Reflecting their anxiety regarding Reconstruction, some whites read political meaning into black ring tournaments. One Memphis newspaper suspected that “Northern people” were encouraging blacks in their “‘little fun’ at the expense of the South’s” white chivalry. A Louisiana newspaper correspondent nervously reassured his readers in 1876 that the area’s “young colored men” planning a tournament had “not much Radical leanings,” and in the coming November election would take “a tilt alongside of their white friends.” After the tournament, the same newspaper – presumably the same writer – hoped that the presence of many white spectators would “encourage the colored folks in such innocent amusements and…show them that the whites are not opposed to their general welfare nor jealous of their advancement in polite arts.”
The popularity of black ring tournaments declined as precipitously as it rose. Twenty years after the first post-emancipation jousts, the press reported very few tournaments. By the late 1880s, the word tournament became more closely associated with African American participation in baseball and other sports. White tournaments also declined in popularity although ring tournaments have continued to be held occasionally even until today, particularly in Maryland where ring tournament jousting is an official state sport.

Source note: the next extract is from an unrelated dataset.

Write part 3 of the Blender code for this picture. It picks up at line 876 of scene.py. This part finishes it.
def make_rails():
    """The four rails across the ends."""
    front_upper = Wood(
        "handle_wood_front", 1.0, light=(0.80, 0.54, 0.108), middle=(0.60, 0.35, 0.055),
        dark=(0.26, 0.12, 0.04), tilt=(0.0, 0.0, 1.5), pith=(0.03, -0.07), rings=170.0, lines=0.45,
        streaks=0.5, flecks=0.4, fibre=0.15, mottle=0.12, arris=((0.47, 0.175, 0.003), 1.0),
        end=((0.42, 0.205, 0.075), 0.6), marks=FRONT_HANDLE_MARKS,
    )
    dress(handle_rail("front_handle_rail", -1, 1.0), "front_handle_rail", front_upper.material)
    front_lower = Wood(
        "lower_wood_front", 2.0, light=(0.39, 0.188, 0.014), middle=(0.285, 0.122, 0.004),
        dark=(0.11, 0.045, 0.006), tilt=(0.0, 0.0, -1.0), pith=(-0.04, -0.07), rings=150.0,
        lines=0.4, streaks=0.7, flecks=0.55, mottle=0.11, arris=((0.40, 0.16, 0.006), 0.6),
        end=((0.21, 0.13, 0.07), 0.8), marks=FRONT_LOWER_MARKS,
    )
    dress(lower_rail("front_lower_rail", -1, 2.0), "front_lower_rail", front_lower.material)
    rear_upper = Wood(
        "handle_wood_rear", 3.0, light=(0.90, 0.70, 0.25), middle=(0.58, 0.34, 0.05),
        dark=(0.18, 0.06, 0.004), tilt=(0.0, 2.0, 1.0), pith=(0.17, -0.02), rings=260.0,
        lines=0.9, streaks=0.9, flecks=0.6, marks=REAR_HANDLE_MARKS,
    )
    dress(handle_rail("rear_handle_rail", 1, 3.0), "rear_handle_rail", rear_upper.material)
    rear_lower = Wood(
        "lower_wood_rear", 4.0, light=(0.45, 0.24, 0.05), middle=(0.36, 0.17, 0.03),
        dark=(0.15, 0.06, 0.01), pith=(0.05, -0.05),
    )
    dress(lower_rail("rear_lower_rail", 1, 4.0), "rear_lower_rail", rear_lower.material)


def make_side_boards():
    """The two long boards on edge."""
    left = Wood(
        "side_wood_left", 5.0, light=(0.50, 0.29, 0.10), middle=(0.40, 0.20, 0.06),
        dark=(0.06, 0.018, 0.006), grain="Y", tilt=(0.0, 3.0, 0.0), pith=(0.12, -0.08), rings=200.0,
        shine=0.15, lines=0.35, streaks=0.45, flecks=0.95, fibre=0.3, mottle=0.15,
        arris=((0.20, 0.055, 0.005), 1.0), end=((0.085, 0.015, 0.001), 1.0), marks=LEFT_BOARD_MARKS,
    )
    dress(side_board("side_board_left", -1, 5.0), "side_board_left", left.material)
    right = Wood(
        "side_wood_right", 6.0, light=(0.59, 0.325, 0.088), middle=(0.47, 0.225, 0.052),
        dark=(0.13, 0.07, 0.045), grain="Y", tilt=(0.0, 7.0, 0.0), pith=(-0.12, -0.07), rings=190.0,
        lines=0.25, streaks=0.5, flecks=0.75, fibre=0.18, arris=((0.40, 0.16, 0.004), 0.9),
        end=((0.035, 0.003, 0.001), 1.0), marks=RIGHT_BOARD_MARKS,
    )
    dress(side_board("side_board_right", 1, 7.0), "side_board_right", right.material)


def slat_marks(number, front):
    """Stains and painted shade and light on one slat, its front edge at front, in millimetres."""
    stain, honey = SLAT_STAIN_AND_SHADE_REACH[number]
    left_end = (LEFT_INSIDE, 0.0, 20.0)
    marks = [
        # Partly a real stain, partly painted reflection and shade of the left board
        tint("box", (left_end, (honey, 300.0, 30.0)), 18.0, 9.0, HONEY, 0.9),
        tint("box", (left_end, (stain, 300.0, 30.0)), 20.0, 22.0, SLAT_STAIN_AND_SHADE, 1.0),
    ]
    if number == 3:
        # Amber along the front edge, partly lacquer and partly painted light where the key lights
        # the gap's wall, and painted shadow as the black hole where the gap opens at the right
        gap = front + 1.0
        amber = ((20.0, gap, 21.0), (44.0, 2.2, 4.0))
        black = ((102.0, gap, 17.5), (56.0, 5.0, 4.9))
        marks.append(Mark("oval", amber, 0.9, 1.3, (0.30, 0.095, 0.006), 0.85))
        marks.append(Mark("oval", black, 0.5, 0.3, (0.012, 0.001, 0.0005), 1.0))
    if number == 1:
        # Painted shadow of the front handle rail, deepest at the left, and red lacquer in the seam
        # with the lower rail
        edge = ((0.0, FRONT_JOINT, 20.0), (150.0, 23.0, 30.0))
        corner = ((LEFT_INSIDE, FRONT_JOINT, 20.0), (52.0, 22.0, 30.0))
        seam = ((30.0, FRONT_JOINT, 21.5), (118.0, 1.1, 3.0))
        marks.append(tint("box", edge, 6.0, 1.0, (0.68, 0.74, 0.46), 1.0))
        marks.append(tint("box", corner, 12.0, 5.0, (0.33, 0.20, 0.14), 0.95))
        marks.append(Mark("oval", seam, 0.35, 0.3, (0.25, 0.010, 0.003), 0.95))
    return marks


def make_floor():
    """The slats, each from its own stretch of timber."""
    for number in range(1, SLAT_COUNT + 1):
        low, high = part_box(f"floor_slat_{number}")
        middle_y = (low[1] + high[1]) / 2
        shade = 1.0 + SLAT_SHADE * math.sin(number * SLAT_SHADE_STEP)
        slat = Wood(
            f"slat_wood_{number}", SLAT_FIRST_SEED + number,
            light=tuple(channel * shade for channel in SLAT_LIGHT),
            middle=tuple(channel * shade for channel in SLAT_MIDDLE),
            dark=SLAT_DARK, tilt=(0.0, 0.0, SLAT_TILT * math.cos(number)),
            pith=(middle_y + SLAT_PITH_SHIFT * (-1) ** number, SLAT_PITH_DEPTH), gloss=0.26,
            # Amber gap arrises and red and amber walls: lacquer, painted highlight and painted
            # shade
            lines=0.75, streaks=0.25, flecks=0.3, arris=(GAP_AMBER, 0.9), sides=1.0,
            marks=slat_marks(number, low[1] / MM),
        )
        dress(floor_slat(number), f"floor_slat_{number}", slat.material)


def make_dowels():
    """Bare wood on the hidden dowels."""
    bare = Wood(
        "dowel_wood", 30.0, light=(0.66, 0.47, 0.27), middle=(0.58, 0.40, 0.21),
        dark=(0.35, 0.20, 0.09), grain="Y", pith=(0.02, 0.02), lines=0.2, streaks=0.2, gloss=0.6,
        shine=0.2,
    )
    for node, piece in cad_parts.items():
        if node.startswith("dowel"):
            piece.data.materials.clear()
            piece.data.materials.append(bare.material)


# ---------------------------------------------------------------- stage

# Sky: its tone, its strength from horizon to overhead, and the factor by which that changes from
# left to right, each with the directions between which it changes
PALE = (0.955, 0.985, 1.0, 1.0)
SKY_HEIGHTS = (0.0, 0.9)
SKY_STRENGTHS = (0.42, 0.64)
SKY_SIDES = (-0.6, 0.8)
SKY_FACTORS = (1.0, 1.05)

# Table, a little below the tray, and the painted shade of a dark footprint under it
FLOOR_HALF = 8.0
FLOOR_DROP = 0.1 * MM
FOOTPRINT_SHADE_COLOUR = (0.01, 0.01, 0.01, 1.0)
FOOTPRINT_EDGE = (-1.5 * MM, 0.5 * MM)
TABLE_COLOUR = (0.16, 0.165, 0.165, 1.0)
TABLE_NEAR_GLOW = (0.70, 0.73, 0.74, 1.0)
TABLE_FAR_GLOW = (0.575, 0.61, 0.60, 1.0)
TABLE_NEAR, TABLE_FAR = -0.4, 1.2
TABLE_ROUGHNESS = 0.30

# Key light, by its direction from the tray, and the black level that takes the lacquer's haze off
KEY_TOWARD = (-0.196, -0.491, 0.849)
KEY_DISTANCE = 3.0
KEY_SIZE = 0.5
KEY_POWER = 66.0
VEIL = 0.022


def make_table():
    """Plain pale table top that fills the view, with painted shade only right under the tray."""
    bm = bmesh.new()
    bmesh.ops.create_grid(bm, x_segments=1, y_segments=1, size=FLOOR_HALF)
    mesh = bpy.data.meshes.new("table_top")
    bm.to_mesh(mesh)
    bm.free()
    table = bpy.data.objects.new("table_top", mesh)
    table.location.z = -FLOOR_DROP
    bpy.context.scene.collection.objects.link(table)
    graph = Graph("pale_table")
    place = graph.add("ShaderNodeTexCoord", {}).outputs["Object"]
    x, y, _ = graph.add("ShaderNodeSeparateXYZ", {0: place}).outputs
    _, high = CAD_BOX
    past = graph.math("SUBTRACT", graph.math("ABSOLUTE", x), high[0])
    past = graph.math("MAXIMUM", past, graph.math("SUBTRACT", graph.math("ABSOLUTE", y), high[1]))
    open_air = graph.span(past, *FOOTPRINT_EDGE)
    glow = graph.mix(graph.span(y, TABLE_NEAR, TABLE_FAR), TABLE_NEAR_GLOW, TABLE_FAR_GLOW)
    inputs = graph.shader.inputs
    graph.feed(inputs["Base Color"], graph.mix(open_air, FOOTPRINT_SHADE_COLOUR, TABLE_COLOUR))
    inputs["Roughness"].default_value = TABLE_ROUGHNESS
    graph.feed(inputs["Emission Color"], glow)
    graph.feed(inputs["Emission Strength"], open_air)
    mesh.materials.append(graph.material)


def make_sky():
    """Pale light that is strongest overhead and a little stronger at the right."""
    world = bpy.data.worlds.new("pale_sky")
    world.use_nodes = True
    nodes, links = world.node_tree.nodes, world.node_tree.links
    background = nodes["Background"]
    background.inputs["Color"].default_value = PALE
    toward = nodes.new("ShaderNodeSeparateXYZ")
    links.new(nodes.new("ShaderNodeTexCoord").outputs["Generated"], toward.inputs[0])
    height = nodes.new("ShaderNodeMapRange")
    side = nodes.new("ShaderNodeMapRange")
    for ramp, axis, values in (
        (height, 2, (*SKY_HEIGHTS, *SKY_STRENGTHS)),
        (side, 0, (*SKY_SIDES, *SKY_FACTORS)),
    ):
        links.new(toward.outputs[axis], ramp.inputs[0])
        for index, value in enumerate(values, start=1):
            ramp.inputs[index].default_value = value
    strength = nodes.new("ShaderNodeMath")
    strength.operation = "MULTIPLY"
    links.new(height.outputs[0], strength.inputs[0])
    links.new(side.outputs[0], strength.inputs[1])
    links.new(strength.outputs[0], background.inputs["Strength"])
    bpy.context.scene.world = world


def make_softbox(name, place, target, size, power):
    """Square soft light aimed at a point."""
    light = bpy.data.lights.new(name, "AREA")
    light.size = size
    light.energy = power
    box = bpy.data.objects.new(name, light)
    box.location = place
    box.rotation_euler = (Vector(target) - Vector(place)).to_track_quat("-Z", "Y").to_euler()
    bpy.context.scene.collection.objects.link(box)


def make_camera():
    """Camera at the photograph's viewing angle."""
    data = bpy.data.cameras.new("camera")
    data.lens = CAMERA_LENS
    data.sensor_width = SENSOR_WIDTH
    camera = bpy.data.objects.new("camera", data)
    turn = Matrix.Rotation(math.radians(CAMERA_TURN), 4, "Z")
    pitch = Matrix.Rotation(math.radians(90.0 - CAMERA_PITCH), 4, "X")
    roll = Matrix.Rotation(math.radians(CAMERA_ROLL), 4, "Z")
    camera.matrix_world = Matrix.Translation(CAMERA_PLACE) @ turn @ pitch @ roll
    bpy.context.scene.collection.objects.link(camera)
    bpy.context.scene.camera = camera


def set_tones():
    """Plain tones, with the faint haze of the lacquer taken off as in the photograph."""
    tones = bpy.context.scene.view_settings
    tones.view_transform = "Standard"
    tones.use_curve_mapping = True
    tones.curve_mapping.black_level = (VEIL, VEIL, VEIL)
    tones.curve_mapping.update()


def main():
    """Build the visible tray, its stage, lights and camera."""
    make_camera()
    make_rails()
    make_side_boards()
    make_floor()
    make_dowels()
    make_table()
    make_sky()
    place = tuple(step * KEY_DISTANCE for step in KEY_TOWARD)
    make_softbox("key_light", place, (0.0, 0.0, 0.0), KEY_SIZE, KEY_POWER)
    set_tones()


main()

The spectacle of black jousting tournaments in the immediate aftermath of emancipation, with their racial and class overtones, and the obvious irony with which black men engaged in them, suggests that the culture of the postwar South was as hotly contested as its law and politics. The appearance of black tournaments in public spaces for nearly two decades may suggest a degree of fluidity in status after the Civil War, but the phenomenon of black knights armed with lances tilting at rings and crowning black Queens of Love and Beauty came to an end just as so many rights of citizenships were closed off to African Americans.